After being closed since the start of the pandemic, my church opened for in-person worship in July. What a blessing this has been. For those who can attend in-person, we again experience the live, physical presence of fellowship and community with our neighbors. As one, we pray, confess and receive Communion, and together we dance and sing songs of praise to our Creator God. There is an immediacy with the preached Word and testimonies heard in real time.
I delight in hearing the babies and squirming children. The familiar colors of the worn sanctuary carpet are comforting to my eyes and the familiar hard wooden pews are strangely comforting as well. I’ve started the process of reconnecting with friends not seen in a long time and, while I recognize many faces behind masks, I’ve scanned without success for a number of people I was just getting to know last year when everything suddenly halted. The return to in-person activities will be slow for many of us as the risk of indoor gatherings continues, so online worship will continue. Young families need child care which is still rebooting, and in the last year and a half some people may have found other churches to attend. Other people have moved away or simply fallen out of the pattern of getting up early on Sunday morning. In our troubled world some people may be questioning what they still believe and whether Jesus has anything to offer.
For me, each Sunday morning of in-person worship is a blessing, with the diversity of God’s creation on full display. There are so many different people that I would not see during the rest of the week and people I would not see online. When I sign up each week and score a seat for the limited seating available for the coming Sunday, I feel like I’ve won the lottery. I sing to myself— “I get to go to church this Sunday” – and I get excited days in advance.
During the many months of online church, I frequently prayed for the day when we could once again meet in-person, join hands, and lift our voices together in worship to our Lord. And He has answered my prayer. We are concerned for the most vulnerable and tight protocols are in place – masks, no touching, distance, open doors and lots of moving air. We aren’t holding hands yet, but we are making progress and each Sunday everything works a little more smoothly.

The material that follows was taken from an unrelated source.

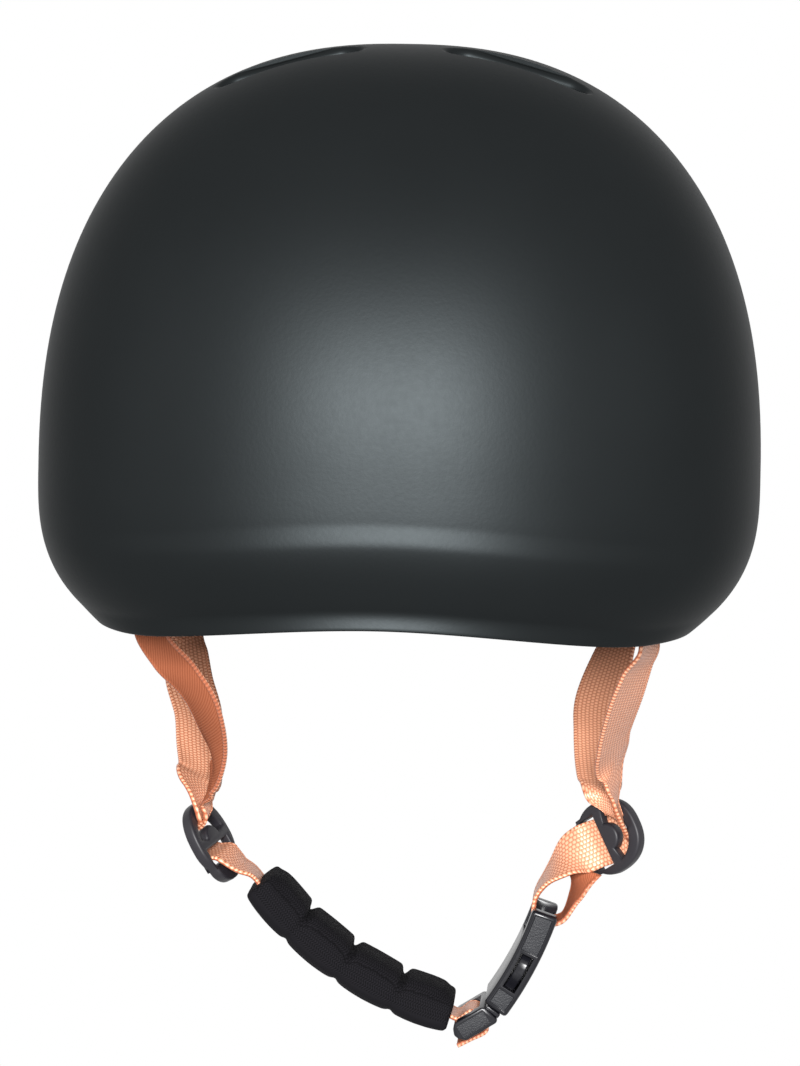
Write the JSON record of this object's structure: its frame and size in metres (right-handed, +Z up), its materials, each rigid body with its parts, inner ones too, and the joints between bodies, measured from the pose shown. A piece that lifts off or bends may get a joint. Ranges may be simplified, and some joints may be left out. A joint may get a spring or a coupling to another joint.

Like small churches everywhere, most all of the worship leaders are volunteers, and when the pandemic hit, they revealed creativity, passion, and boundless energy to bring us remote worship each Sunday. Somewhere along the line, though, after the first couple months, I started to grow weary of online worship. Distracted by dwelling on how Sunday mornings used to be, I wanted everything to go back to what was in my comfort zone and what I was used to. Well, going back to the way things used to be does not happen in the real world, and the gospels are clear that Jesus is not interested in keeping me in my comfort zone. God did not create a static world, and He does not give us static, unchanging lives. God sent his revolutionary son to upset many tables in our lives. Thankfully the world and the lives He creates for us are endlessly dynamic with constant activity and change. And where there is change in the world and change in our lives, there are new opportunities to serve Jesus’ kingdom and love one another.
In his book Surprised by Hope: Rethinking Heaven, the Resurrection, and the Mission of the Church, N.T. Wright points out that when the New Testament speaks of God’s kingdom it is never as a distant place, separated from earth, somewhere out there in the cosmos. Rather, it always refers to God’s kingdom coming on earth as in heaven, as Jesus himself taught us to pray. And we all have a role in performing the work for God’s new creation—His kingdom—here on earth.
In another book (which I also highly recommend), Wright writes:
“The church exists primarily for two closely correlated purposes: to worship God and to work for his kingdom in the world. ... The church also exists for a third purpose, which serves the other two: to encourage one another, to build one another up in faith, to pray with and for one another, to learn from one another and teach one another, and to set one another examples to follow, challenges to take up, and urgent tasks to perform. This is all part of what is known loosely as fellowship” (from Simply Christian: Why Christianity Makes Sense).
These workings of fellowship – mutual encouragement, building up, prayer, learning, teaching, setting examples, taking up challenges and working on important tasks – are like ways of tending plants in the garden that need the care and attention of many gardeners, so that the seeds and seedlings will root and take hold in the enriched soil of worship. Jesus’ Parable of the Sower tells us the importance of cultivating good soil in the gardens of our lives so we will bear fruit thirtyfold, sixtyfold, and a hundredfold. May the garden soil of our church community be rich and fruitful for the coming year, and may our worship practices on the sabbath, both in-person and online, encourage and promote the development of deep roots of fellowship. These fellowship roots will sustain us as our world continues to change and many of our comfort zones disappear, and they will guide our responses to challenge, uncertainty, and opportunity.
Father, we lift our churches up to you today and pray that you bring us fully back together for worship and renewed fellowship as soon as it is safe and possible. May fellowship in Your house flourish.
Jeff Bairey, an attorney, is the Chair of the New College Berkeley Board of Trustees.